The Lightweight Route: Forecasting From What You Already Have
This is where Veloscope — Epic Delivery Forecast sits in the ecosystem, and it's built around a specific premise: you already have the data you need. You run sprints. You estimate in story points. You organize work into epics. The missing piece isn't more data or a new methodology — it's a tool that takes what you're already doing and tells you when things will actually ship.
Veloscope connects directly to your Scrum board and calculates a rolling five-sprint average velocity. It applies that empirical throughput rate to the remaining story points in an epic or fix version to calculate the number of sprints required for completion. For teams experiencing significant capacity changes — someone leaving, a new hire ramping up — a manual velocity override keeps the forecast accurate when recent history isn't representative.
The setup reflects the philosophy: select your Scrum board, select the fix version assigned to the epics you want to track, and the forecast appears on your Jira dashboard. No JQL knowledge required, no external spreadsheets, no custom field mapping. Minutes, not hours.
But forecasting is only useful if the underlying data is reliable. This is where Veloscope's health signals matter most. The dashboard continuously surfaces unestimated work items and active blockers within each epic. Unestimated work hides the real remaining effort — your sprint forecast is only as accurate as the data feeding it. By making these gaps immediately visible, Veloscope creates a natural feedback loop: teams improve backlog hygiene because the cost of ignoring it is visible on the dashboard every day, not buried three levels deep in the issue hierarchy.
For teams concerned about security and procurement friction, Veloscope is built entirely on Atlassian Forge. Your Jira data never leaves the Atlassian ecosystem — no external servers, no data export, no additional security audits. For organizations in regulated industries or with strict infosec requirements, this significantly simplifies the adoption conversation.
The result is a tool that fits into how Scrum teams already work. It doesn't ask you to change your methodology, learn statistical models, or maintain a separate system. It takes your existing process and makes the delivery timeline transparent — to the team first, and to stakeholders through a shared dashboard.
At a Glance: How the Tools Compare
| Tool | Forecasting Method | Key Metric | Best For | Setup Burden |
|---|---|---|---|---|
| Veloscope | Deterministic / Empirical | 5-Sprint Average Velocity | Actionable delivery dates for Agile teams | Very Low |
| ActionableAgile | Probabilistic / Statistical | Cycle Time & Flow Throughput | Mature Kanban teams optimizing flow | Medium |
| Kosto | Structured / Matrix | Category x Nature x Complexity | PI planning and budget forecasting | Low–Medium |
| Epic Sum Up | Roll-up / Visual | Time & Story Point Aggregation | Data hygiene and financial tracking | Low |
| Structure by Tempo | Computational / Hierarchical | Custom Formulas | Complex org-wide data aggregation | High |
| BigPicture | Schedule-based / Capacity | Resource Allocation & Critical Path | Cross-methodology PMOs and SAFe | Very High |
What Your Tool Choice Says About Your Culture
The tool you pick shapes how your organization operates more than most people realize.
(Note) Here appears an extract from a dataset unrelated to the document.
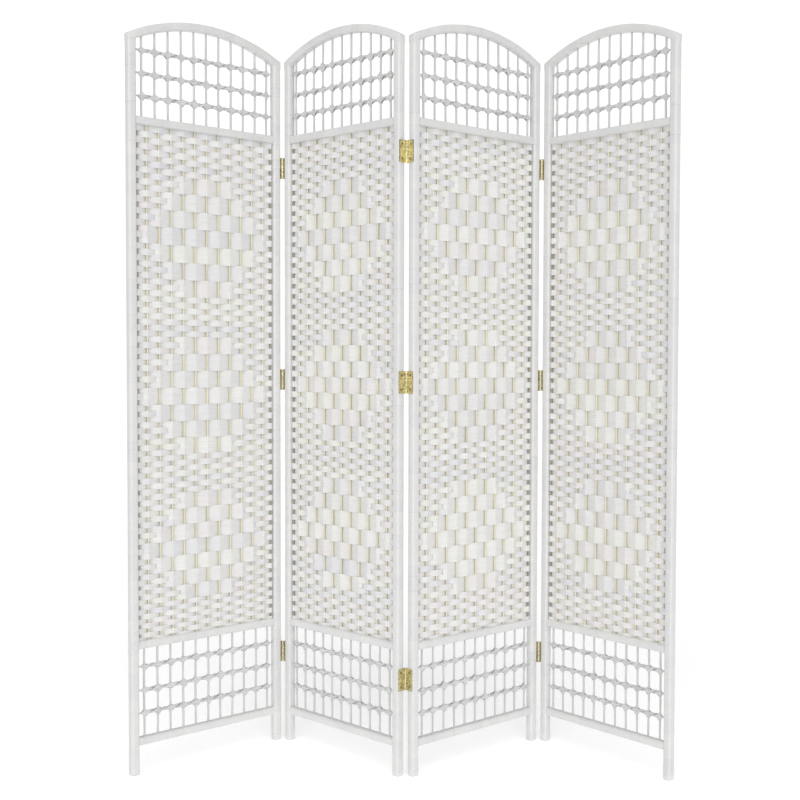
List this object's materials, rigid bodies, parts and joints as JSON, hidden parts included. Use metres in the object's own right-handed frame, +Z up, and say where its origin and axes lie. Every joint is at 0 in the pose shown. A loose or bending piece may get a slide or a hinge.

Heavyweight PPM suites push toward top-down control. Because they rely on resource allocation and critical path dependencies, project managers must continuously prompt engineers for granular status updates to keep the Gantt charts accurate. Executives get a feeling of control, but engineering teams spend more time reporting than building.
Lightweight forecasting tools like Veloscope create a different dynamic. When the delivery forecast is driven by actual velocity rather than manually maintained schedules, the conversation shifts. Instead of "why did your estimate change?" it becomes "the throughput data shows we need three more sprints — should we cut scope or adjust the timeline?" That's a fundamentally healthier conversation, and it happens because the data is objective, visible, and shared.
The best tools don't just track progress. They create the conditions where honest signals flow freely and teams self-correct without being micromanaged.
Closing
Most Agile teams don't need an enterprise portfolio suite or a PhD in statistics to forecast epic delivery. They need to know when their work will ship, based on how they're actually performing — and they need that answer without adding another system to maintain. Match the tool to the problem you actually have, not the one you might have someday.